I’ve been waiting weeks to post something about Jake Diekman. After all, the best way to ruin a 0.00 ERA is to publish an article all about it. But on Wednesday, for the first time in 2020, in his team’s 55th game out of 60, the lefty reliever allowed a run.
The Oakland A’s acquired Diekman last year at the trade deadline. He didn’t yield his best results the rest of the way, with a 4.43 ERA and nearly one free pass per inning (including walks and HBP). That wasn’t enough for the A’s to pick up his hefty contract option over the winter, but they did decide to bring him back at a lower price on a two-year, $7.5 million deal.
Here’s what I wrote about that signing at the time:
I’m not so sure about this move. Diekman did not inspire confidence last year in his time with Oakland, and declining his expensive option was a no-brainer. This new contract is at least a better value, but is he the pitcher the A’s needed? And does he merit a multi-year commitment? I was ready to move on from him and figured the team had done just that, and this signing won’t be popular among the Athletics Nation community.
However, speaking as a silver-linings guy, remember that the reliever volatility pendulum can always swing back the other way. He’s got power stuff and he misses bats at a high rate, so there will always be upside for a big year at any time, even with all the walks. He’s not the reliever I would have picked, but it’s absolutely possible he can make good and be productive. At the least he’s nearly guaranteed to be better than what we saw from him last summer in the small sample after his acquisition — again, seriously, that was arguably the worst he’s ever pitched when healthy.
Cold takes exposed! Although I did at least hedge my bets by mentioning that talented relievers can always break out in any given season.
And whaddya know, that volatility pendulum did indeed swing back the other direction, all the way through the roof. Diekman has been unhittable this year — he still walks a ton of batters, but when they do swing they can’t touch him. It took until his 19th appearance of the year, 92% of the way through the abbreviated season, for him to finally allow a run, earned or otherwise. (He did allow one inherited runner to score back in mid-August, but even in that department he’s 2-for-3 in terms of stranding them.)

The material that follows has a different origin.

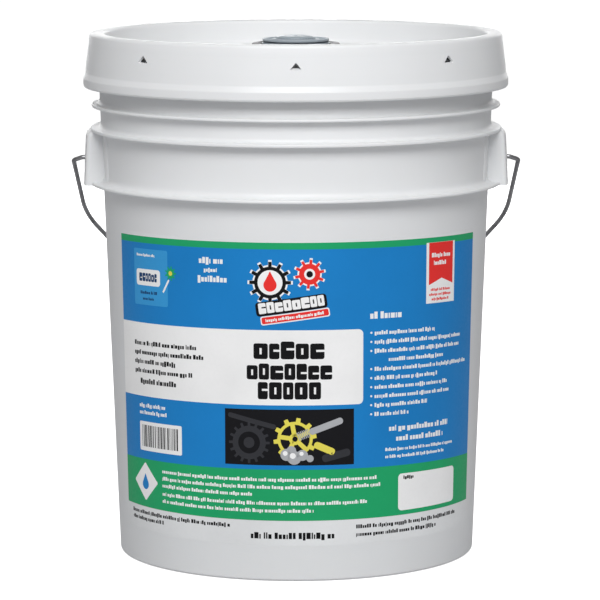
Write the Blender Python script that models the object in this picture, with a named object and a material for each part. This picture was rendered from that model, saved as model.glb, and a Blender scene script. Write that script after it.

Diekman: 0.47 ERA, 19⅓ ip, 28 Ks, 11 BB, 1 HR, 8 hits, 2.66 FIP
The hammer finally came against the Los Angeles Dodgers on Wednesday, but from the last source you’d expect in their star-studded lineup. Lefty backup infielder Edwin Rios did the deed, launching a solo homer to tie the game in the 8th and hand Diekman a blown save — though Oakland did come back to win eventually, so the southpaw also vultured a relief win out of it.
There’s plenty to back up those numbers, too. Striking out 28 of his 76 batters gives him a whopping 36.8% rate, which ranks Top 20 in the majors among 476 pitchers with at least 10 innings pitched. Behind that is a 17.1% swinging strike rate, 22nd-best among that same sample group. And Statcast has his xwOBA at .258, which is 23rd out of 348 pitchers with at least 300 pitches thrown.
And even better, all of this improvement isn’t coming out of nowhere, in the way that might make you think it’s a total small-sample fluke that results in Diekman turning back into a relative pumpkin at some point soon. There was an actual change in his arsenal, as he picked up a new slider grip on Twitter back in July that vastly increased the movement he got on the offering, thanks to the Pitching Ninja sharing the method of Chaz Roe of the Rays.
Diekman already got great results with his old slider, but now it’s been among the best in the business. He’s thrown it 134 times, and the .143 xwOBA it has produced is the 11th-best in MLB among 246 hurlers who throw sliders and have at least 300 total pitches thrown. Among those who rely heavily on their sliders, with at least 100 thrown of that specific pitch this year, Diekman’s is fifth-best, after just Blake Snell, Corban Burnes, Felix Pena, and Yohan Ramirez.
When a pitcher has an 0.47 ERA and a .123 batting average against, you know those sparkling numbers won’t last forever. Nobody maintains that level forever. But the good news is, even though a few hits will eventually fall and a couple more runners will finally find the plate someday, Diekman still has every chance to continue being a reliably excellent reliever as the A’s venture into October.